** GOAL OF THE EXERCISE **
Copy out each line exactly as it appears.

::::::

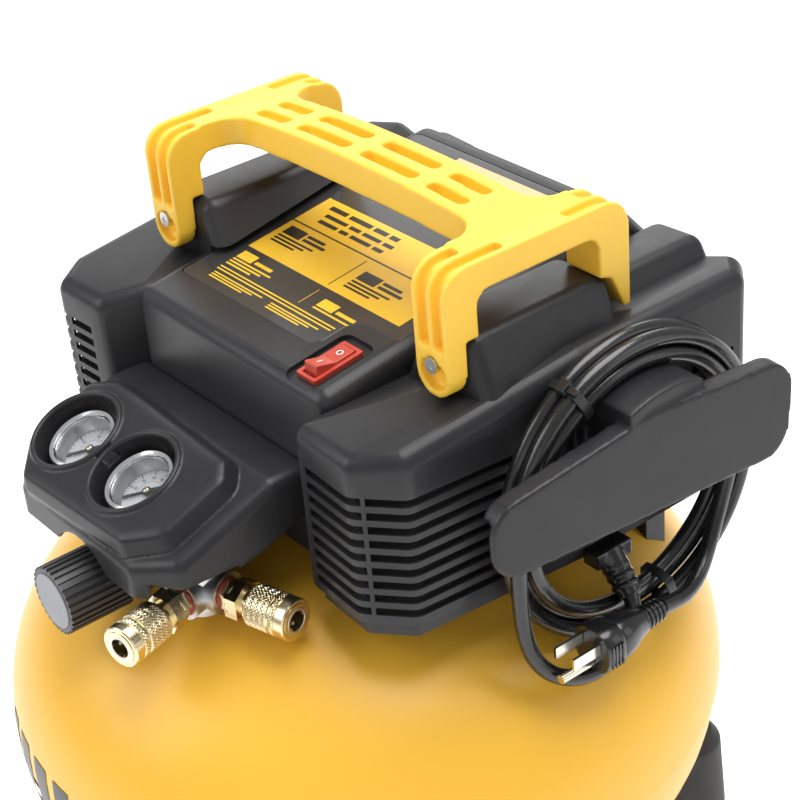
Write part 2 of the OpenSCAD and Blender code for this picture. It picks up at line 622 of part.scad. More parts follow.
module handle_screws() color(steel) for (m = [-1, 1])
  translate([handle_x + m * yoke_off, 0, 0]) {
    difference() {
      union() { ycyl(2.5, -26, -6, 0, 432); ycyl(4.2, -29.4, -26.1, 0, 432); }
      translate([0, -29, 432]) rotate([90, 0, 0]) cylinder(d = 3.4, h = 6, $fn = 6);
    }
    ycyl(2.5, 66, 88.2, 0, 431);
    difference() {
      ycyl(4.2, 88.3, 91, 0, 431);
      translate([0, 95, 431]) rotate([90, 0, 0]) cylinder(d = 3.4, h = 5.5, $fn = 6);
    }
  }

// ---------- cord storage ----------
module at_wrap() translate([189, 42, 0]) rotate([0, 0, -5]) children();
module wrap_outline(o) offset(o) offset(17) offset(-17) polygon([[-90, 345], [92, 344],
  [95, 398], [8, 401], [-90, 384]]);
module cord_wrap() color(black) difference() {
  union() {
    at_wrap() translate([-4, 0, 0]) rotate([90, 0, 90]) linear_extrude(4)
      wrap_outline(0);
    at_wrap() translate([-11, 0, 0]) rotate([90, 0, 90]) linear_extrude(8)
      difference() { wrap_outline(0); wrap_outline(-2.6);
        translate([-200, 300]) square([400, 78]); }
    intersection() {
      translate([152.2, 34, 352]) cube([36, 48, 80]);
      xcyl(coil_r - 18.6, 152.2, 188.2, coil_c[0], coil_c[1]);
    }
    translate([152.2, 28, 352]) cube([4, 60, 34]);
  }
  translate([156.2, 38, 340]) cube([24, 40, 58]);
  for (y = [31, 85]) xcyl(2.2, 140, 172, y, 369);
}
grip = [152, 50, 303];    // where the cord leaves the frame
grip_a = 40;              // its lean outward from straight down
module along_exit() translate(grip) rotate([0, 180 - grip_a, 0]) children();
module cord_gland() color(black) difference() {
  union() {
    translate([147.1, 38, 298]) cube([11, 24, 9]);
    along_exit() cylinder(r1 = 8, r2 = 6, h = 26);
    for (i = [0:3]) along_exit() translate([0, 0, 4 + i * 5]) cylinder(r = 7.6, h = 2);
  }
  along_exit() translate([0, 0, 1]) cylinder(d = cord_d + 0.1, h = 40);
}

// ---------- drain ----------
module drain_body() color(brass) difference() {
  union() {
    translate([0, -60, 34]) cylinder(r = 4.95, h = 30);
    translate([0, -60, 46]) hexz(14, 9.5);
  }
  translate([0, -60, 30]) cylinder(r = 2.05, h = 22);
}
module drain_tee() color(brass) translate([0, -60, 0]) union() {
  translate([0, 0, 24]) cylinder(r = 2, h = 26);
  translate([0, 0, 20]) cylinder(r = 6, h = 12);
  translate([-14, -2, 21]) cube([28, 4, 9]);
}

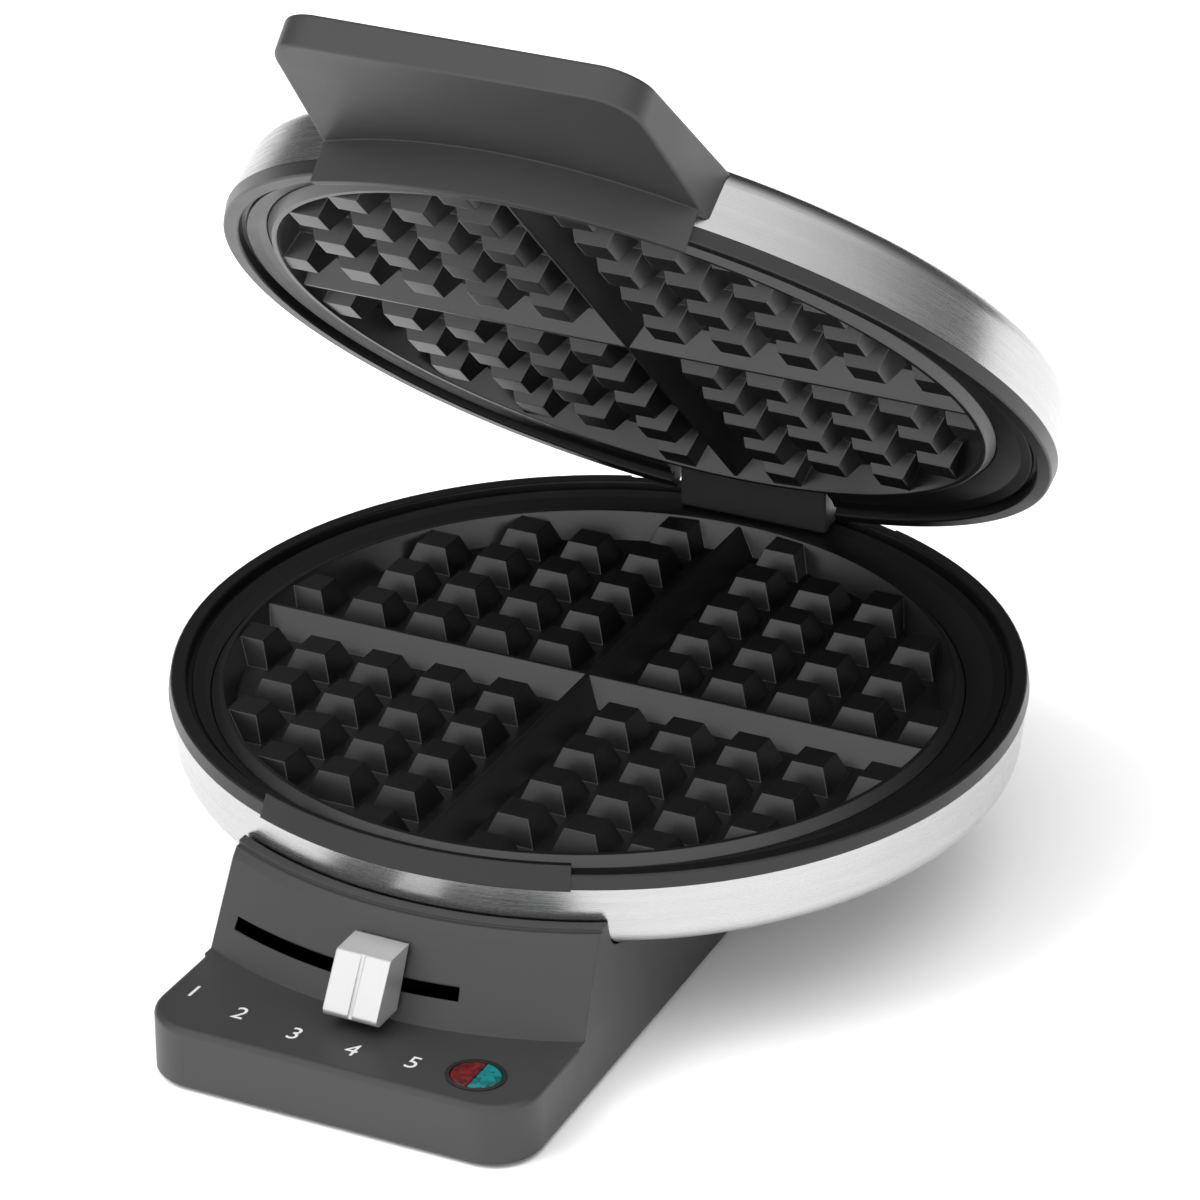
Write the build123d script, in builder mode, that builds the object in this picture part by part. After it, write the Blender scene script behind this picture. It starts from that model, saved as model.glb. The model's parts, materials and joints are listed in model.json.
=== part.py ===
"""Round waffle maker, hinged at the back, resting with its lid open.

Millimetres, +Z up, +X to the right, front towards -Y. The origin is on the
surface that the feet stand on, under the middle of the opened appliance.
Both halves are drawn in a frame of their own: local z = 0 is the level of the
peg tops, local +z points out of the grid, and the lid's frame is the lower one
turned over and swung open about the hinge axis.
"""

import os
from math import asin, atan, cos, degrees, hypot, radians, sin, sqrt

from build123d import *

os.makedirs("parts", exist_ok=True)

# ---- overall layout --------------------------------------------------------
plate_y = 11.83         # axis of the grid plates, behind the origin
ring_back = 5.7         # rims and shells sit this far behind the plates' axis
peg_level = 49.0        # height of the lower peg tops
half_gap = 1.1          # peg tops to the parting plane, lid closed
open_angle = 44.4       # lid opening at rest
hinge_back = 99.3       # hinge axis behind the plates' axis
hinge_rise = 11.5       # hinge axis above the lower peg tops

# ---- grid plates -----------------------------------------------------------
pitch = 16.52
first_peg = 14.29       # ridge centre line to the first peg
pegs_a_side = 5
peg_top = 7.64          # width of a peg's top
peg_base = 12.44        # width of a peg's foot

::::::

** RESULT **
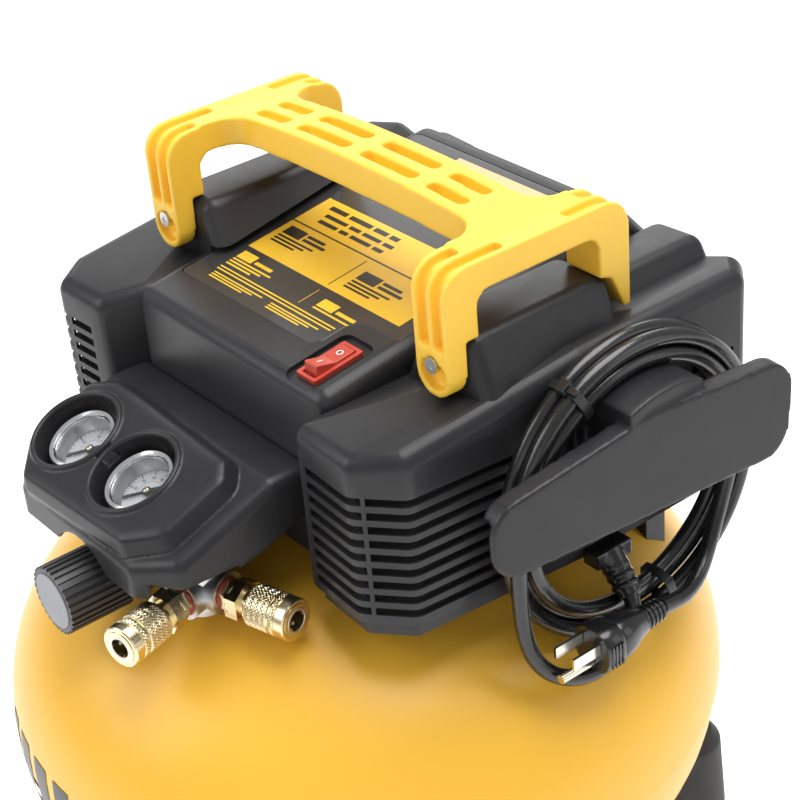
Write part 2 of the OpenSCAD and Blender code for this picture. It picks up at line 622 of part.scad. More parts follow.
module handle_screws() color(steel) for (m = [-1, 1])
  translate([handle_x + m * yoke_off, 0, 0]) {
    difference() {
      union() { ycyl(2.5, -26, -6, 0, 432); ycyl(4.2, -29.4, -26.1, 0, 432); }
      translate([0, -29, 432]) rotate([90, 0, 0]) cylinder(d = 3.4, h = 6, $fn = 6);
    }
    ycyl(2.5, 66, 88.2, 0, 431);
    difference() {
      ycyl(4.2, 88.3, 91, 0, 431);
      translate([0, 95, 431]) rotate([90, 0, 0]) cylinder(d = 3.4, h = 5.5, $fn = 6);
    }
  }

// ---------- cord storage ----------
module at_wrap() translate([189, 42, 0]) rotate([0, 0, -5]) children();
module wrap_outline(o) offset(o) offset(17) offset(-17) polygon([[-90, 345], [92, 344],
  [95, 398], [8, 401], [-90, 384]]);
module cord_wrap() color(black) difference() {
  union() {
    at_wrap() translate([-4, 0, 0]) rotate([90, 0, 90]) linear_extrude(4)
      wrap_outline(0);
    at_wrap() translate([-11, 0, 0]) rotate([90, 0, 90]) linear_extrude(8)
      difference() { wrap_outline(0); wrap_outline(-2.6);
        translate([-200, 300]) square([400, 78]); }
    intersection() {
      translate([152.2, 34, 352]) cube([36, 48, 80]);
      xcyl(coil_r - 18.6, 152.2, 188.2, coil_c[0], coil_c[1]);
    }
    translate([152.2, 28, 352]) cube([4, 60, 34]);
  }
  translate([156.2, 38, 340]) cube([24, 40, 58]);
  for (y = [31, 85]) xcyl(2.2, 140, 172, y, 369);
}
grip = [152, 50, 303];    // where the cord leaves the frame
grip_a = 40;              // its lean outward from straight down
module along_exit() translate(grip) rotate([0, 180 - grip_a, 0]) children();
module cord_gland() color(black) difference() {
  union() {
    translate([147.1, 38, 298]) cube([11, 24, 9]);
    along_exit() cylinder(r1 = 8, r2 = 6, h = 26);
    for (i = [0:3]) along_exit() translate([0, 0, 4 + i * 5]) cylinder(r = 7.6, h = 2);
  }
  along_exit() translate([0, 0, 1]) cylinder(d = cord_d + 0.1, h = 40);
}

// ---------- drain ----------
module drain_body() color(brass) difference() {
  union() {
    translate([0, -60, 34]) cylinder(r = 4.95, h = 30);
    translate([0, -60, 46]) hexz(14, 9.5);
  }
  translate([0, -60, 30]) cylinder(r = 2.05, h = 22);
}
module drain_tee() color(brass) translate([0, -60, 0]) union() {
  translate([0, 0, 24]) cylinder(r = 2, h = 26);
  translate([0, 0, 20]) cylinder(r = 6, h = 12);
  translate([-14, -2, 21]) cube([28, 4, 9]);
}

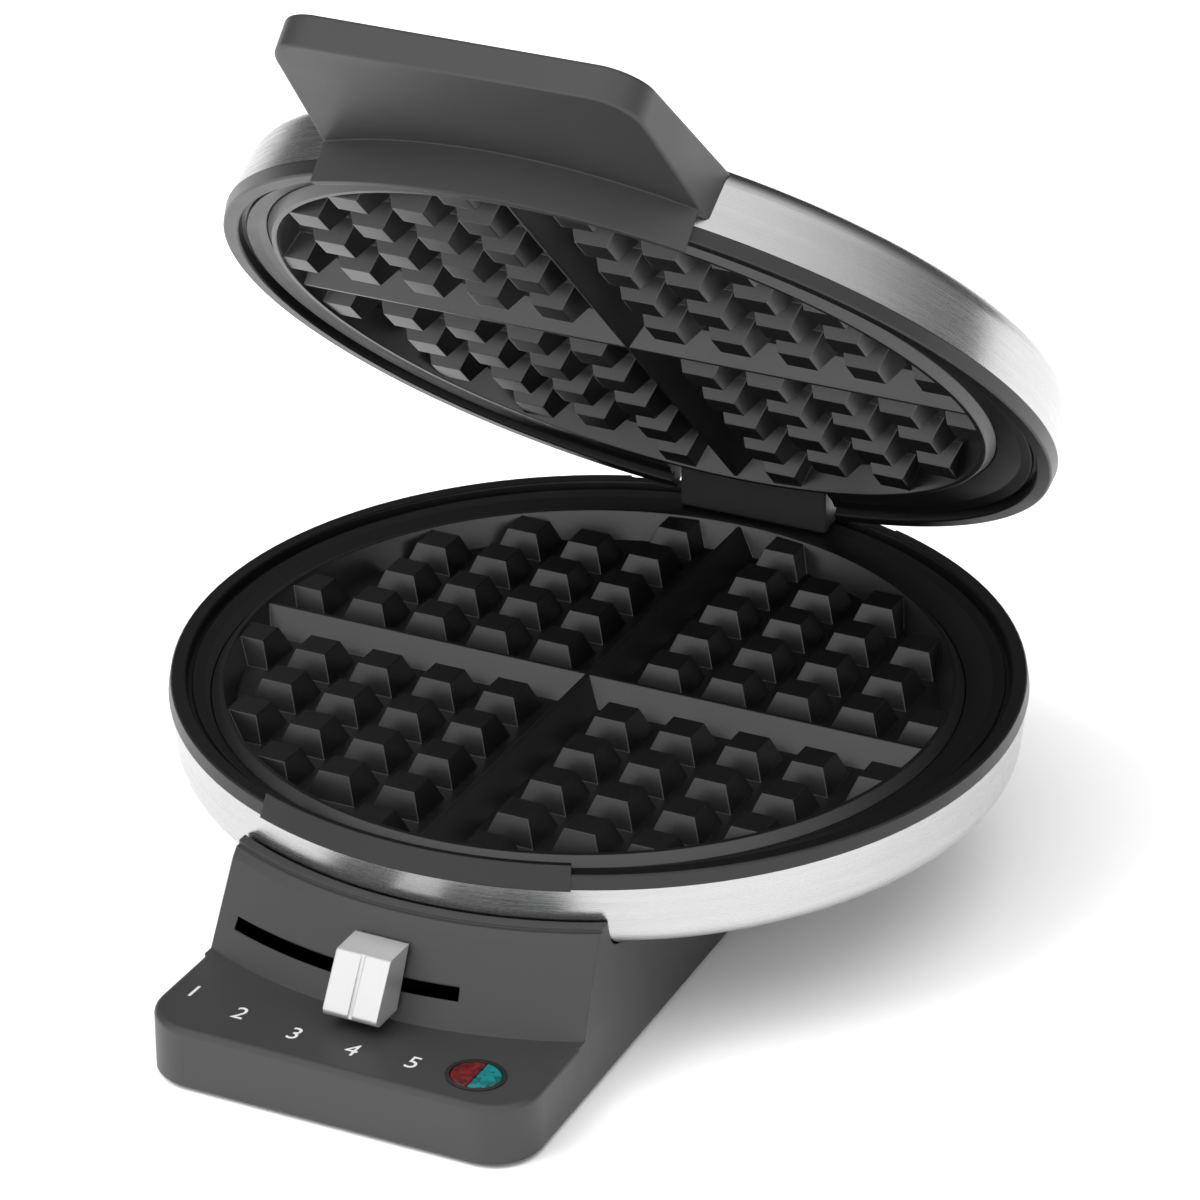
Write the build123d script, in builder mode, that builds the object in this picture part by part. After it, write the Blender scene script behind this picture. It starts from that model, saved as model.glb. The model's parts, materials and joints are listed in model.json.
=== part.py ===
"""Round waffle maker, hinged at the back, resting with its lid open.

Millimetres, +Z up, +X to the right, front towards -Y. The origin is on the
surface that the feet stand on, under the middle of the opened appliance.
Both halves are drawn in a frame of their own: local z = 0 is the level of the
peg tops, local +z points out of the grid, and the lid's frame is the lower one
turned over and swung open about the hinge axis.
"""

import os
from math import asin, atan, cos, degrees, hypot, radians, sin, sqrt

from build123d import *

os.makedirs("parts", exist_ok=True)

# ---- overall layout --------------------------------------------------------
plate_y = 11.83         # axis of the grid plates, behind the origin
ring_back = 5.7         # rims and shells sit this far behind the plates' axis
peg_level = 49.0        # height of the lower peg tops
half_gap = 1.1          # peg tops to the parting plane, lid closed
open_angle = 44.4       # lid opening at rest
hinge_back = 99.3       # hinge axis behind the plates' axis
hinge_rise = 11.5       # hinge axis above the lower peg tops

# ---- grid plates -----------------------------------------------------------
pitch = 16.52
first_peg = 14.29       # ridge centre line to the first peg
pegs_a_side = 5
peg_top = 7.64          # width of a peg's top
peg_base = 12.44        # width of a peg's foot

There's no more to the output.